[Data items]
·····
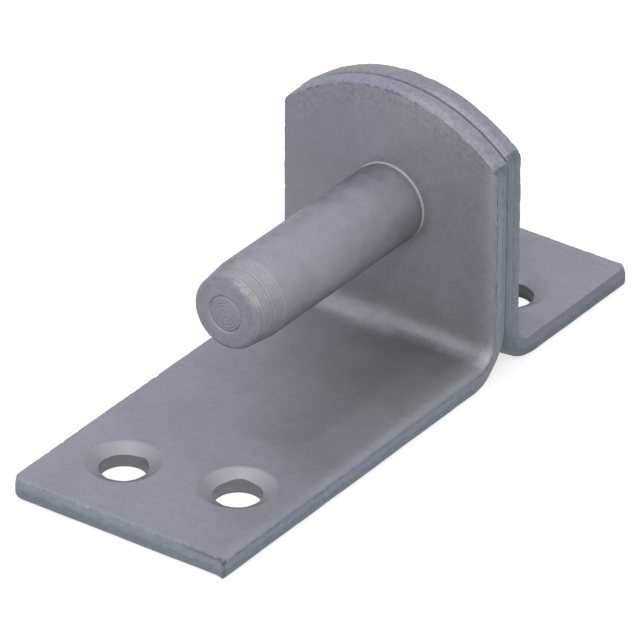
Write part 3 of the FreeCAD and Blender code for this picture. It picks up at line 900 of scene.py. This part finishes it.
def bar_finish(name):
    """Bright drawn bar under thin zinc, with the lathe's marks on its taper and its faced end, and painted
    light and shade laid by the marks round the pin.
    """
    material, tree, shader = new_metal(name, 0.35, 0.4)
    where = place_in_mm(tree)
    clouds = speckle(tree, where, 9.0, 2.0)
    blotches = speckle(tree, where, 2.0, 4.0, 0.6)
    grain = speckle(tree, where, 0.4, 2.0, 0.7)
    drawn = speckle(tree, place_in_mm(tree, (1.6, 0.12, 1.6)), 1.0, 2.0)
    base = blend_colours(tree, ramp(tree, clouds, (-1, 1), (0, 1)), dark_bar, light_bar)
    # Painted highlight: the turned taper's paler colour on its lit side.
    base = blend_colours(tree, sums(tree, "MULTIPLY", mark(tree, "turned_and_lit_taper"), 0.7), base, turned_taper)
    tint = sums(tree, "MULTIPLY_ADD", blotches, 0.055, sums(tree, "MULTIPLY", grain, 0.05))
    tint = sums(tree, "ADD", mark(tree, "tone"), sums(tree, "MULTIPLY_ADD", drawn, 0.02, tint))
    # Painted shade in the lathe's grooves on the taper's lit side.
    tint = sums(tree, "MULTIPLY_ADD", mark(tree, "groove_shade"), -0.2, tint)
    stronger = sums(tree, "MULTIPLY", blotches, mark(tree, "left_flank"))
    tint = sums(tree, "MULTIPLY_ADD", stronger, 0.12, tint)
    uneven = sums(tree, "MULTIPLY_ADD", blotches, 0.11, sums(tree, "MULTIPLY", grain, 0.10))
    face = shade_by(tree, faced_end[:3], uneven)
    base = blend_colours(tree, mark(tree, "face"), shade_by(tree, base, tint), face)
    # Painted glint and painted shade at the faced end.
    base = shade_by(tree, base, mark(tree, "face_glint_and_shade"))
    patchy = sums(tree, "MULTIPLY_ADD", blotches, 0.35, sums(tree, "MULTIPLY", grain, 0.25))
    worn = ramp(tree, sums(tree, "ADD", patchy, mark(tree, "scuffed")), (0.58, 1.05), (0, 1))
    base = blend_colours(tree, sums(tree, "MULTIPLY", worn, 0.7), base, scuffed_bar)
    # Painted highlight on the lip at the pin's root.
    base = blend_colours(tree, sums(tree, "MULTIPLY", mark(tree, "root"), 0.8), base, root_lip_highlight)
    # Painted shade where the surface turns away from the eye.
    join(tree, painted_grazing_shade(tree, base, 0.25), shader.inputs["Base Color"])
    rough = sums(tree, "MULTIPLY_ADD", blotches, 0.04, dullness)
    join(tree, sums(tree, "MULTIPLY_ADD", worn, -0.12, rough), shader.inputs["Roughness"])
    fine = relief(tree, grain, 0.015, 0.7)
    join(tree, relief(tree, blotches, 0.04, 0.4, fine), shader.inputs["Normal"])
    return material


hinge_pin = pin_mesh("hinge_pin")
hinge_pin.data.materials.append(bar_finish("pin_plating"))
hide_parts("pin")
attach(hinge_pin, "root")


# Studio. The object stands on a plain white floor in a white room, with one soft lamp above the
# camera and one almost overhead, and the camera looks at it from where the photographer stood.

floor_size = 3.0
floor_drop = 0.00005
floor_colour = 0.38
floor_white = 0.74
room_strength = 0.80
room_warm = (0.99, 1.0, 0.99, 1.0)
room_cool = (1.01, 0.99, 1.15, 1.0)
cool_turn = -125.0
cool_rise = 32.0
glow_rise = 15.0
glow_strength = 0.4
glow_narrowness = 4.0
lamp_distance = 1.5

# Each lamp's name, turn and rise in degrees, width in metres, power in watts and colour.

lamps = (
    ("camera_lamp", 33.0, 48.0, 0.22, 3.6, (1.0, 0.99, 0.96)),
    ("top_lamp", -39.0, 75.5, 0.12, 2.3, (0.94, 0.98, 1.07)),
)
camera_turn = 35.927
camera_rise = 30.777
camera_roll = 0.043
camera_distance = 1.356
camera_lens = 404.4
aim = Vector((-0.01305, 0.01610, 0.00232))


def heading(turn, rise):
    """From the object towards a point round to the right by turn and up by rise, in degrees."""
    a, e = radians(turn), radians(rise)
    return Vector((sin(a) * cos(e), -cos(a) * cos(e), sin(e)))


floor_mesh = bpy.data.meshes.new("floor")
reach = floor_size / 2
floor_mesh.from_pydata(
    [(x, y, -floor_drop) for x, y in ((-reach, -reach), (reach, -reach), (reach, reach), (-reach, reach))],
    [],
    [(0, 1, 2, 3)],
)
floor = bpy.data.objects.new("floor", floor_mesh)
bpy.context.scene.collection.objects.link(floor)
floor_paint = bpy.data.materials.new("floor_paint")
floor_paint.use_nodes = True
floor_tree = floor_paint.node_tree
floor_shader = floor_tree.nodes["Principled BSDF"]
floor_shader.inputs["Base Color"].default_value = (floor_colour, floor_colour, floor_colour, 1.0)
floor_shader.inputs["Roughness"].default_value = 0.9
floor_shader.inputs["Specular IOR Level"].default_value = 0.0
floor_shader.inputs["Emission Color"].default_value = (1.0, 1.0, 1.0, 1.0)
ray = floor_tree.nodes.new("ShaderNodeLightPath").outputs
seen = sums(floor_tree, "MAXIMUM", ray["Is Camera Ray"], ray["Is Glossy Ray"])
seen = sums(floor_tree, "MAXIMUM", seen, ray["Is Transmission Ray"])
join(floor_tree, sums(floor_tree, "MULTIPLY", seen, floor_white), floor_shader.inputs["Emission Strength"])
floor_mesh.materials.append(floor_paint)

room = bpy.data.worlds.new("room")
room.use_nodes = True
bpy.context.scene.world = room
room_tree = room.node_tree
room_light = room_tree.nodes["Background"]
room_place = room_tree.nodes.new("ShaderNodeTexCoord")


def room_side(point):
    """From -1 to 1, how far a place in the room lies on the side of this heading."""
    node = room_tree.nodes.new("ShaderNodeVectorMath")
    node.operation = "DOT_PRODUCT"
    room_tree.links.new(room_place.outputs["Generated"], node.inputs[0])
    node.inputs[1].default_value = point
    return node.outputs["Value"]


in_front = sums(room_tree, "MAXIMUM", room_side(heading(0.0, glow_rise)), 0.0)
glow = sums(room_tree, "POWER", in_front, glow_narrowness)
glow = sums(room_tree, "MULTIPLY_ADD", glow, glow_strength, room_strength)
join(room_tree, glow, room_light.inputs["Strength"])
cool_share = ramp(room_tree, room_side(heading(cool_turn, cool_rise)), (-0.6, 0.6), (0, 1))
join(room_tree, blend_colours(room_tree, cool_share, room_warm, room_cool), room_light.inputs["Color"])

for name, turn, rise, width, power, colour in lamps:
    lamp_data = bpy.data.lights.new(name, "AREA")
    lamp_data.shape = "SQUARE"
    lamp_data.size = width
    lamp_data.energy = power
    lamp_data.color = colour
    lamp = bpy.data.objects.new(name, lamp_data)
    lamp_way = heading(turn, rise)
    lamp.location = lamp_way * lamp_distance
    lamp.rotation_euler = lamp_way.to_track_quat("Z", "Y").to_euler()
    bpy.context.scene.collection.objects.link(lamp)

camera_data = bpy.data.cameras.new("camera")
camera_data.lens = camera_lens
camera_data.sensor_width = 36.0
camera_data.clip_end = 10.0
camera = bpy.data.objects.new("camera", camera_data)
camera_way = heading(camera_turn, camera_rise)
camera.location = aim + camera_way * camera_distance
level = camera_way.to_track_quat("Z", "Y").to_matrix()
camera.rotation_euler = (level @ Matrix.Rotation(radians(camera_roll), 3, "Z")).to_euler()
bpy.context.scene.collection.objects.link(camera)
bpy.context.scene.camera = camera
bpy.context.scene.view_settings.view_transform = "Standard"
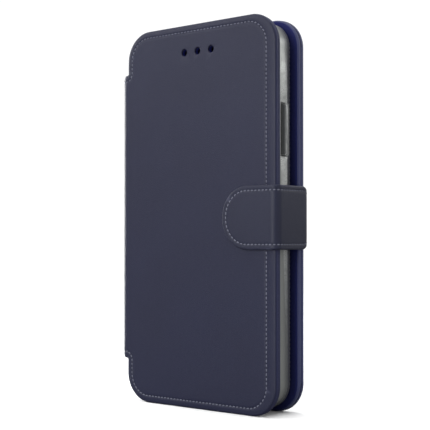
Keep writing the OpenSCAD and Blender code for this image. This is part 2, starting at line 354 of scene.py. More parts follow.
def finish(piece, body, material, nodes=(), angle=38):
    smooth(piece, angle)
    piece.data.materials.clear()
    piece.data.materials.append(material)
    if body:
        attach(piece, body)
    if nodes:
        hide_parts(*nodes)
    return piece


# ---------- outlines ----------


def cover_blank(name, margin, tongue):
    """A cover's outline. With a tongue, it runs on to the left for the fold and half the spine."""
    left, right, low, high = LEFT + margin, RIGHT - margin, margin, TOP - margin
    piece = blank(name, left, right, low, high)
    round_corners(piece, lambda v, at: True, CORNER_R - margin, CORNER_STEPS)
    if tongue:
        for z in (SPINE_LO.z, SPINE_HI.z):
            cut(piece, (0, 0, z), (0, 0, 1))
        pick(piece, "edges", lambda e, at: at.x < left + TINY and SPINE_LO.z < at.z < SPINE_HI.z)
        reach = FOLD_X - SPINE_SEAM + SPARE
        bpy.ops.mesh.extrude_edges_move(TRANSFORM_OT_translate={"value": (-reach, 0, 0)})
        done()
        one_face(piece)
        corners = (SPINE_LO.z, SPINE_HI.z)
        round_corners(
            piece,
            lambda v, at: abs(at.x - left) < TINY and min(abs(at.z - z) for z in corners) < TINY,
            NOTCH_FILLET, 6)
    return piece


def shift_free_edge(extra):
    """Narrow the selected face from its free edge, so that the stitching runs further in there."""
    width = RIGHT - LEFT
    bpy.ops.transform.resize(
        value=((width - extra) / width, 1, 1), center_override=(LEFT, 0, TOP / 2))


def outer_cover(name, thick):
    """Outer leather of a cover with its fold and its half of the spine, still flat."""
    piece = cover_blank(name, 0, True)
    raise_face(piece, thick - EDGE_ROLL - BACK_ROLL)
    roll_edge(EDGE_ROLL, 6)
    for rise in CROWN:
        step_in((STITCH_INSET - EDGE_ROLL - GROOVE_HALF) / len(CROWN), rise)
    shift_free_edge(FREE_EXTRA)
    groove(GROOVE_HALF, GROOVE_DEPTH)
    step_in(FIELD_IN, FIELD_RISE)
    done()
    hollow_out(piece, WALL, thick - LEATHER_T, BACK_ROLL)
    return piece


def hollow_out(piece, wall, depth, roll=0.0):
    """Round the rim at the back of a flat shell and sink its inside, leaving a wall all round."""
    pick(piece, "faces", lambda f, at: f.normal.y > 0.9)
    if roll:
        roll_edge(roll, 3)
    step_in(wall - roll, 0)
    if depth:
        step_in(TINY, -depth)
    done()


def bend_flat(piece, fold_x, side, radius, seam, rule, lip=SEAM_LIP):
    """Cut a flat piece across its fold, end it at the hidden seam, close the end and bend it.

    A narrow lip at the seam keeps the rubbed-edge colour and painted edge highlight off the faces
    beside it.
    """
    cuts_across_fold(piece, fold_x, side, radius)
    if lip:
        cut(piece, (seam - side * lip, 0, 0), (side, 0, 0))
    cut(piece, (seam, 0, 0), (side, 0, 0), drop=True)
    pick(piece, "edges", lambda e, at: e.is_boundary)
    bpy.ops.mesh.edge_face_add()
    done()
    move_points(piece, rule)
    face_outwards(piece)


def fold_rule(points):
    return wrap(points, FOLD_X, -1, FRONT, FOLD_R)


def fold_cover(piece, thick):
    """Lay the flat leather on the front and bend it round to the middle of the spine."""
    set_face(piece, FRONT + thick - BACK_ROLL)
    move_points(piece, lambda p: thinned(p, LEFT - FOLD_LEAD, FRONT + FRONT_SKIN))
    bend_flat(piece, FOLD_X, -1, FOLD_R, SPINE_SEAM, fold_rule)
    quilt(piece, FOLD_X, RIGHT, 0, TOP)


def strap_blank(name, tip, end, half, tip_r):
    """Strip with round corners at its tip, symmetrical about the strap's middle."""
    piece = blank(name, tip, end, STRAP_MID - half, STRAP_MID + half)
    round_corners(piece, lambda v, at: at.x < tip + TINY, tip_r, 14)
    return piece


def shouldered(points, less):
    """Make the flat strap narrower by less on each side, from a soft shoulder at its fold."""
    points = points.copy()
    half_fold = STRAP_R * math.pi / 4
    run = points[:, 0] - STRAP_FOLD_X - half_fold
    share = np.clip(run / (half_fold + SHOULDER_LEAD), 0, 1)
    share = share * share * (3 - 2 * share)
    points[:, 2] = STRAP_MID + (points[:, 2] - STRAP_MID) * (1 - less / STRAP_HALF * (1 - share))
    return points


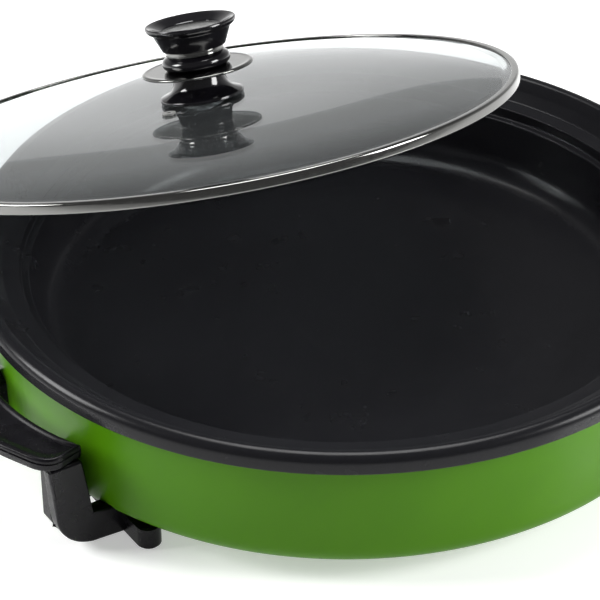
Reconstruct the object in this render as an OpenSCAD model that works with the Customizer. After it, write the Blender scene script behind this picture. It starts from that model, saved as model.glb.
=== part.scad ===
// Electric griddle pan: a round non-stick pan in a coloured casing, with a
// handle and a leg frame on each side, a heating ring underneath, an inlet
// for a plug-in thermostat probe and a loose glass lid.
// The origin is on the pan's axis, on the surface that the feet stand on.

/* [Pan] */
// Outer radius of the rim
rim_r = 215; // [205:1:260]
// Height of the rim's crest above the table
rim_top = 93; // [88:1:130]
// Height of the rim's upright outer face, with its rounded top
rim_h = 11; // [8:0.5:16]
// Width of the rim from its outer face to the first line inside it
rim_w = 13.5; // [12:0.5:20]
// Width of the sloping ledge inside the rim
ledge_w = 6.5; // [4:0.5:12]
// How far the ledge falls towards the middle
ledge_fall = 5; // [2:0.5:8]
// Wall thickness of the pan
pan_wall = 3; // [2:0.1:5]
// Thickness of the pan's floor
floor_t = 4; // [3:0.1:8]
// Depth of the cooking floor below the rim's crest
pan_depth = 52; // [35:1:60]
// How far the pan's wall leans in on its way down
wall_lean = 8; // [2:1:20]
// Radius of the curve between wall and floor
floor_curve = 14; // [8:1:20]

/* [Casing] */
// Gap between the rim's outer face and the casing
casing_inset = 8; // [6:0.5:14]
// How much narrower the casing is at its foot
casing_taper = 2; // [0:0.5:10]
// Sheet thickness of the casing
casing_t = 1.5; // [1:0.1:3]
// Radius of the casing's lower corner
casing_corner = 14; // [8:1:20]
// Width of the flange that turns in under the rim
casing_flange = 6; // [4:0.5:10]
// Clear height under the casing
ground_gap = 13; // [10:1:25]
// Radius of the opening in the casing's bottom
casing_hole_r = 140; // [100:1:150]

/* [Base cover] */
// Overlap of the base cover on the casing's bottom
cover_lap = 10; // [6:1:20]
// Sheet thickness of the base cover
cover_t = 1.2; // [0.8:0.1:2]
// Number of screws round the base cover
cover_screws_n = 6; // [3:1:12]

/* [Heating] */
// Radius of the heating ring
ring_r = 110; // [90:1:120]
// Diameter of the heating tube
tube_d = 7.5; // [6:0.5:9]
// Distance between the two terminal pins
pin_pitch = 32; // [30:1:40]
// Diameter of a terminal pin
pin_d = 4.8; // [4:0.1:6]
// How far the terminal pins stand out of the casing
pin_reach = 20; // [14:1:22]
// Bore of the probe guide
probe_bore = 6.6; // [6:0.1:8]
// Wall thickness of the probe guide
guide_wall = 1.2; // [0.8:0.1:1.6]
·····
▸ **WHAT TO DO**
Repeat word for word the stretch of lines from the one with "Reconstruct the object" down to the one with "casing_hole_r = 140; // [100:1:150]", both included.

▸ **RESULT BELOW**
Reconstruct the object in this render as an OpenSCAD model that works with the Customizer. After it, write the Blender scene script behind this picture. It starts from that model, saved as model.glb.
=== part.scad ===
// Electric griddle pan: a round non-stick pan in a coloured casing, with a
// handle and a leg frame on each side, a heating ring underneath, an inlet
// for a plug-in thermostat probe and a loose glass lid.
// The origin is on the pan's axis, on the surface that the feet stand on.

/* [Pan] */
// Outer radius of the rim
rim_r = 215; // [205:1:260]
// Height of the rim's crest above the table
rim_top = 93; // [88:1:130]
// Height of the rim's upright outer face, with its rounded top
rim_h = 11; // [8:0.5:16]
// Width of the rim from its outer face to the first line inside it
rim_w = 13.5; // [12:0.5:20]
// Width of the sloping ledge inside the rim
ledge_w = 6.5; // [4:0.5:12]
// How far the ledge falls towards the middle
ledge_fall = 5; // [2:0.5:8]
// Wall thickness of the pan
pan_wall = 3; // [2:0.1:5]
// Thickness of the pan's floor
floor_t = 4; // [3:0.1:8]
// Depth of the cooking floor below the rim's crest
pan_depth = 52; // [35:1:60]
// How far the pan's wall leans in on its way down
wall_lean = 8; // [2:1:20]
// Radius of the curve between wall and floor
floor_curve = 14; // [8:1:20]

/* [Casing] */
// Gap between the rim's outer face and the casing
casing_inset = 8; // [6:0.5:14]
// How much narrower the casing is at its foot
casing_taper = 2; // [0:0.5:10]
// Sheet thickness of the casing
casing_t = 1.5; // [1:0.1:3]
// Radius of the casing's lower corner
casing_corner = 14; // [8:1:20]
// Width of the flange that turns in under the rim
casing_flange = 6; // [4:0.5:10]
// Clear height under the casing
ground_gap = 13; // [10:1:25]
// Radius of the opening in the casing's bottom
casing_hole_r = 140; // [100:1:150]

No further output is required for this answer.